• **Given material**
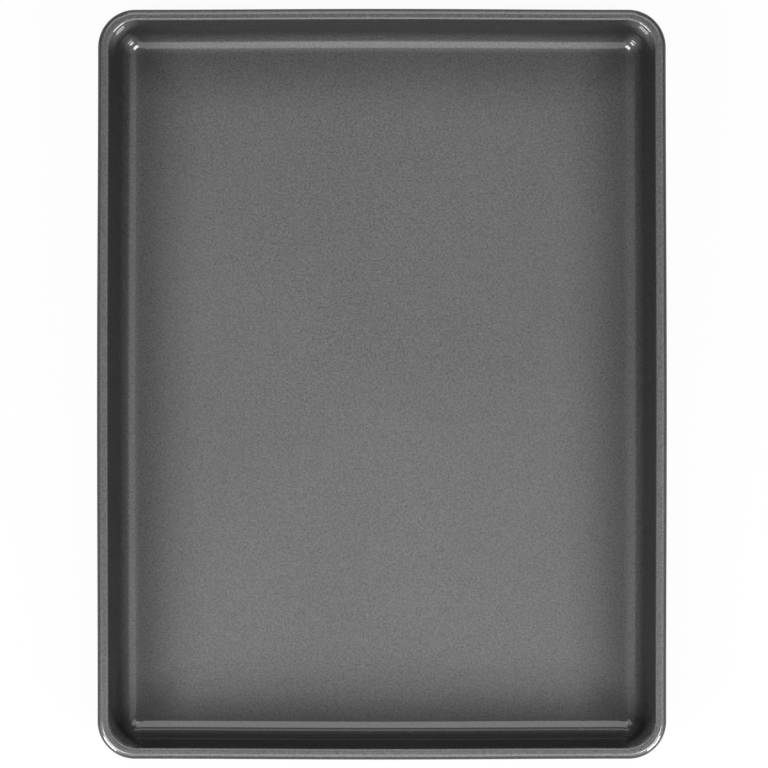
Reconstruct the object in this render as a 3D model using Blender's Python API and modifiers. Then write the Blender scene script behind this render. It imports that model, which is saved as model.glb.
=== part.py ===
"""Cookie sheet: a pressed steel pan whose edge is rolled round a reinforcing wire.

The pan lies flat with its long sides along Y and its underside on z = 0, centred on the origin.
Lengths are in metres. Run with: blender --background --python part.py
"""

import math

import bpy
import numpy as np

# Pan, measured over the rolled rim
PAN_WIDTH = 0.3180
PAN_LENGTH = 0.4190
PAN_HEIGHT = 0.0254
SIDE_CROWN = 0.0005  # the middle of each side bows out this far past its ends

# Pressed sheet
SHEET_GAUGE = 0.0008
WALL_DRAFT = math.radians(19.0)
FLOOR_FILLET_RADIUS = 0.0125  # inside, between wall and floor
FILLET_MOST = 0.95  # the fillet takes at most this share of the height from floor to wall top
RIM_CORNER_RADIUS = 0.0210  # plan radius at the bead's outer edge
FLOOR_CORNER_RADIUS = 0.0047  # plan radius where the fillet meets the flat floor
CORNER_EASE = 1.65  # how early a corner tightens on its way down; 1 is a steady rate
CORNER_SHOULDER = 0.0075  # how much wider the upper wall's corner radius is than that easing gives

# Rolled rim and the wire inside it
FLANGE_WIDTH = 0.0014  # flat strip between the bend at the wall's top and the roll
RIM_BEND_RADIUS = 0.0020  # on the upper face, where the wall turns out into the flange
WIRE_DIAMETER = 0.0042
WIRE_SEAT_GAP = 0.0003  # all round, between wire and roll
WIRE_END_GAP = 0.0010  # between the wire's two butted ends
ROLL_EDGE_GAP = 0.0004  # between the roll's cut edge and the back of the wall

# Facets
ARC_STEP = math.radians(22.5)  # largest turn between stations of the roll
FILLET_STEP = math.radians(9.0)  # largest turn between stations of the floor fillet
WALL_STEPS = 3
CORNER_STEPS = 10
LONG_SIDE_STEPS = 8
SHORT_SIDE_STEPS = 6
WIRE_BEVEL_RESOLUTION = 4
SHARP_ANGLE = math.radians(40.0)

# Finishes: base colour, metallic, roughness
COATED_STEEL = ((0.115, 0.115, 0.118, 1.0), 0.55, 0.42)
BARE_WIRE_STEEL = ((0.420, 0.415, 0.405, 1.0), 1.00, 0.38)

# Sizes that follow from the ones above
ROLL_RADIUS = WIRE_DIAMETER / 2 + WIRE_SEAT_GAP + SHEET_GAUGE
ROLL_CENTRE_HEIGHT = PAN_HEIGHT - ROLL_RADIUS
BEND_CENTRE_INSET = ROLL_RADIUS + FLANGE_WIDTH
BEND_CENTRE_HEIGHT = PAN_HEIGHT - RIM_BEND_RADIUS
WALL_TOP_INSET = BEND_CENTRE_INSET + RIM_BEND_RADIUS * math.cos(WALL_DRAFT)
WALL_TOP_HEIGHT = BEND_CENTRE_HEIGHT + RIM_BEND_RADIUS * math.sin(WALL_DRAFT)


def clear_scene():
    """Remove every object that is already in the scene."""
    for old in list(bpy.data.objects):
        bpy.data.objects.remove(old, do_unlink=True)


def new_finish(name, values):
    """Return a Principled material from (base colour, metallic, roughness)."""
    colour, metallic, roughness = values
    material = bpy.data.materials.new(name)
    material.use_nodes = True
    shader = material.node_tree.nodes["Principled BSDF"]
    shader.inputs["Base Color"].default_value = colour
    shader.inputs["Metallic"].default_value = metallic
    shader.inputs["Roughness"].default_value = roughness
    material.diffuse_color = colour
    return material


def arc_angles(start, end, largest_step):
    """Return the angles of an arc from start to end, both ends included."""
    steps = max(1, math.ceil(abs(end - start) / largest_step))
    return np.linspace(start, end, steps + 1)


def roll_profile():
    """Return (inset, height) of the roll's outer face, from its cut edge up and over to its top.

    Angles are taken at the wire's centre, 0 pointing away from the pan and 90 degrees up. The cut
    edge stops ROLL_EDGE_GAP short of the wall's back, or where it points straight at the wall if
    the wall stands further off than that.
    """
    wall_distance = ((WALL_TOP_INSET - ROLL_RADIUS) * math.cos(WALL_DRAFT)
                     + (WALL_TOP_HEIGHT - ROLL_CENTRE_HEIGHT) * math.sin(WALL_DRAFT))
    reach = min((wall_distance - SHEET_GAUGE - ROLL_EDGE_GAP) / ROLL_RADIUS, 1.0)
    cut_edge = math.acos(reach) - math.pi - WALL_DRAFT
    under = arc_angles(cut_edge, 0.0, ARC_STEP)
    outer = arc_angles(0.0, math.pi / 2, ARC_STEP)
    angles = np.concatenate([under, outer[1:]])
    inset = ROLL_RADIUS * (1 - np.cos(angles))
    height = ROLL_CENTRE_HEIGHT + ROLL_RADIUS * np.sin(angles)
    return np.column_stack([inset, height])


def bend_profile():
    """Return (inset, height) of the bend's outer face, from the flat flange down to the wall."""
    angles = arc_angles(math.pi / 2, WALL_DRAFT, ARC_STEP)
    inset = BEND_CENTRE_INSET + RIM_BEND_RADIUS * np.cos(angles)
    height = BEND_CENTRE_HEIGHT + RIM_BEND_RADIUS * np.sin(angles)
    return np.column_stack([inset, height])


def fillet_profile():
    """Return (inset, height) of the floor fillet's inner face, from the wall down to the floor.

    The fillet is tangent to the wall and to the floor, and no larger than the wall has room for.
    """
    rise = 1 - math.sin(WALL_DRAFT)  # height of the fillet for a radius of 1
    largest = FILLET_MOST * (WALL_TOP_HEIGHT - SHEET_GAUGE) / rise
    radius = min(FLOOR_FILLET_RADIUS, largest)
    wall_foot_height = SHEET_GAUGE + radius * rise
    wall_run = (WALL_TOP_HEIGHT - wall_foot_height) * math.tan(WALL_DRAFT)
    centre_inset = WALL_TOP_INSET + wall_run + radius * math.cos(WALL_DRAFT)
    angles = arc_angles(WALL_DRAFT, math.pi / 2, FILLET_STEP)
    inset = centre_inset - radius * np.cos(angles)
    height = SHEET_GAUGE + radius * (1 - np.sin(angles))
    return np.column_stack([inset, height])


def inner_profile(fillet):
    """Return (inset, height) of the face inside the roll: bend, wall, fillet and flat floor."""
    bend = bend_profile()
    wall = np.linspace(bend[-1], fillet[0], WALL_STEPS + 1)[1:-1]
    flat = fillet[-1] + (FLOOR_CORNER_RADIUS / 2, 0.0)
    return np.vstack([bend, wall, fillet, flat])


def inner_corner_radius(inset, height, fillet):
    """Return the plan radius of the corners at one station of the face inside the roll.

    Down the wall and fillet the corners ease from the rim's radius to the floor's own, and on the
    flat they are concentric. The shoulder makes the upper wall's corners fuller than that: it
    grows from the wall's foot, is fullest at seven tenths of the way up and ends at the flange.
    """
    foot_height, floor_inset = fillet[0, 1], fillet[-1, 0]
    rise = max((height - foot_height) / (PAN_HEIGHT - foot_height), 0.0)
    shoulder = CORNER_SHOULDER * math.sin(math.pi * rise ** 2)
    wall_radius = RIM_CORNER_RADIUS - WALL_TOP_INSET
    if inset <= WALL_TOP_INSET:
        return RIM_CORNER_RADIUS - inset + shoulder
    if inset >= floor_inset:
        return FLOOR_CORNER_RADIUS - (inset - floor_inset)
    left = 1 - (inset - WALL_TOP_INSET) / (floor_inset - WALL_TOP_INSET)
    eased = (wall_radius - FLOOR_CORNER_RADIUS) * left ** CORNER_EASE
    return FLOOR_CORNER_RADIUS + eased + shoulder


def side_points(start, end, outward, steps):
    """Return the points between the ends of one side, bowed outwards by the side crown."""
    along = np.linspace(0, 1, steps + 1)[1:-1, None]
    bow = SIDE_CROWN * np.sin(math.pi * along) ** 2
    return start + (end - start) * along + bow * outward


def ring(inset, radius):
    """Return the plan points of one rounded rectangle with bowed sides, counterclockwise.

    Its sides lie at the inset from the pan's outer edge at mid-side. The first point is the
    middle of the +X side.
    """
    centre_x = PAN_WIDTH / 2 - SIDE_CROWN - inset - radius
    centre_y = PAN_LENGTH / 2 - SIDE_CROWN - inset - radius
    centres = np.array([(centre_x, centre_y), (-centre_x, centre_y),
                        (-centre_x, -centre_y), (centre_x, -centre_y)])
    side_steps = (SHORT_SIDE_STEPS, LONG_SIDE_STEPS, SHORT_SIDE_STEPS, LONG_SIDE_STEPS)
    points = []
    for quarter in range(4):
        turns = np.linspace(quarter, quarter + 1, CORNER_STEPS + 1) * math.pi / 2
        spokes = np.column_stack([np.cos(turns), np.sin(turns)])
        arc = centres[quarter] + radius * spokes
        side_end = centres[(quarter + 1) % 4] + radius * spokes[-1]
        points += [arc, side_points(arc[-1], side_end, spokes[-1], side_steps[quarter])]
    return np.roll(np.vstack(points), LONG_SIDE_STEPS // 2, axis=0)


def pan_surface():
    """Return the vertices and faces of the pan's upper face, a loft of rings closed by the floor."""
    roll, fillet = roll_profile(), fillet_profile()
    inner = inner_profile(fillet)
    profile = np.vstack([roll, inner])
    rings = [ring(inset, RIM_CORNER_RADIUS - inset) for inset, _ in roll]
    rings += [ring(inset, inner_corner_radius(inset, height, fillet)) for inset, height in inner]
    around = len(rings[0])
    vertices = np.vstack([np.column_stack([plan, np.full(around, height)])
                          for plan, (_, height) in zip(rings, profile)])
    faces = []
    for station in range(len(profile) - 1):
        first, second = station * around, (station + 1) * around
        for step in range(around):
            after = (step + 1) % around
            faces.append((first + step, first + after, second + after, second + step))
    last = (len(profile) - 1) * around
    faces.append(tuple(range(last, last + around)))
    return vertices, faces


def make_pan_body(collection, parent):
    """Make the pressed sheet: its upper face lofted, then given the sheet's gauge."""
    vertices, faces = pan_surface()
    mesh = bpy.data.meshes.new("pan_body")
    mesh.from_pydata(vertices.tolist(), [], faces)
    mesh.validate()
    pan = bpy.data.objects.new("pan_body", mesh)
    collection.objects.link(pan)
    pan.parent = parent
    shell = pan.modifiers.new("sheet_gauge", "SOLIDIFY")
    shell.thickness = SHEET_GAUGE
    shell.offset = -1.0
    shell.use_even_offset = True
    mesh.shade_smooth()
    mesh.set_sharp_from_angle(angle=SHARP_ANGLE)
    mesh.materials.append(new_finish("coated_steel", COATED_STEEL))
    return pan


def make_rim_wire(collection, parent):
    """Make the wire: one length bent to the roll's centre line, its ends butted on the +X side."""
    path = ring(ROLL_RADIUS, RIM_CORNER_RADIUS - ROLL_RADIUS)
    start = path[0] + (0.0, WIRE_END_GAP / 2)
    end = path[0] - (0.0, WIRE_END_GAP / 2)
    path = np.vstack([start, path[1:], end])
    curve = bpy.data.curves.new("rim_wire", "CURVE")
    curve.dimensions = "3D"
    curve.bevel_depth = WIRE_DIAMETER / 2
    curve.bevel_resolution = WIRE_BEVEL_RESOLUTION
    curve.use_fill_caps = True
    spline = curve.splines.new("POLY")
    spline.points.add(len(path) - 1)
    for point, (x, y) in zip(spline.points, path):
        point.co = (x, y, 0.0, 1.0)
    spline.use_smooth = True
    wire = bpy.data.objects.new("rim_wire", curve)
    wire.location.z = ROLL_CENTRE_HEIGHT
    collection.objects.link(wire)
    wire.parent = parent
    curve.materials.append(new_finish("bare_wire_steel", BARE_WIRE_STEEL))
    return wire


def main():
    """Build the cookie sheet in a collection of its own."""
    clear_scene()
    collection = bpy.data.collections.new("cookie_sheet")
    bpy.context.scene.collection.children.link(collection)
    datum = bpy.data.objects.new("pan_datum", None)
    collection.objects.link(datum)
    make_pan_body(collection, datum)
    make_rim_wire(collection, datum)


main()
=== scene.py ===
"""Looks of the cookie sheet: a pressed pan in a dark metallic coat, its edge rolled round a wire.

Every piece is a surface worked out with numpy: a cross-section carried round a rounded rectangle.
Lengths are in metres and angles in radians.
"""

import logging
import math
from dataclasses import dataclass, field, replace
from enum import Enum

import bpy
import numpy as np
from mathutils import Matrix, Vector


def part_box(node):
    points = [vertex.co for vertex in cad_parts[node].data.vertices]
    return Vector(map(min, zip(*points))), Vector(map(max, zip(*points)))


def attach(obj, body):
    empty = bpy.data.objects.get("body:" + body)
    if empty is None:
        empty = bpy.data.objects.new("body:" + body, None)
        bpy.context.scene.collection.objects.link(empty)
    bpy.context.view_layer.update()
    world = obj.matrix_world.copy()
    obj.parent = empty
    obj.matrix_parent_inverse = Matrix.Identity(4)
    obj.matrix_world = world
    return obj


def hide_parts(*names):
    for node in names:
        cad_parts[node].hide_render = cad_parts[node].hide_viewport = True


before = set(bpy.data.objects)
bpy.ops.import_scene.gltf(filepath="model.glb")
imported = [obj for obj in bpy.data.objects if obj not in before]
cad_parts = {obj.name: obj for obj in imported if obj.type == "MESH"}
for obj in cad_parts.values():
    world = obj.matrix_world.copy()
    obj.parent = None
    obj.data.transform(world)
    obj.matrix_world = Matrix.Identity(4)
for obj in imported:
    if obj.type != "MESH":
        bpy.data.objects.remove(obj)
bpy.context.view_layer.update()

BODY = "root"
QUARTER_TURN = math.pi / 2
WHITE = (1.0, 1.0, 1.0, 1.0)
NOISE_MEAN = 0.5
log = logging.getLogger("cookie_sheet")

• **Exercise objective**
Starting at the first line of the data above, please restate word for word every line up to and including the one that holds "a reinforcing wire.", and add nothing else.

• **Problem solution**
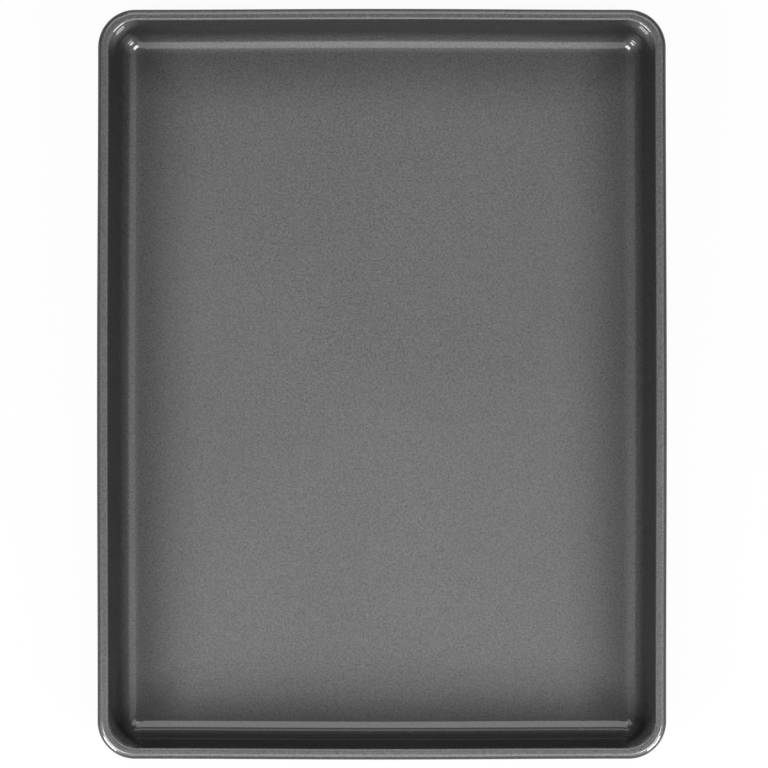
Reconstruct the object in this render as a 3D model using Blender's Python API and modifiers. Then write the Blender scene script behind this render. It imports that model, which is saved as model.glb.
=== part.py ===
"""Cookie sheet: a pressed steel pan whose edge is rolled round a reinforcing wire.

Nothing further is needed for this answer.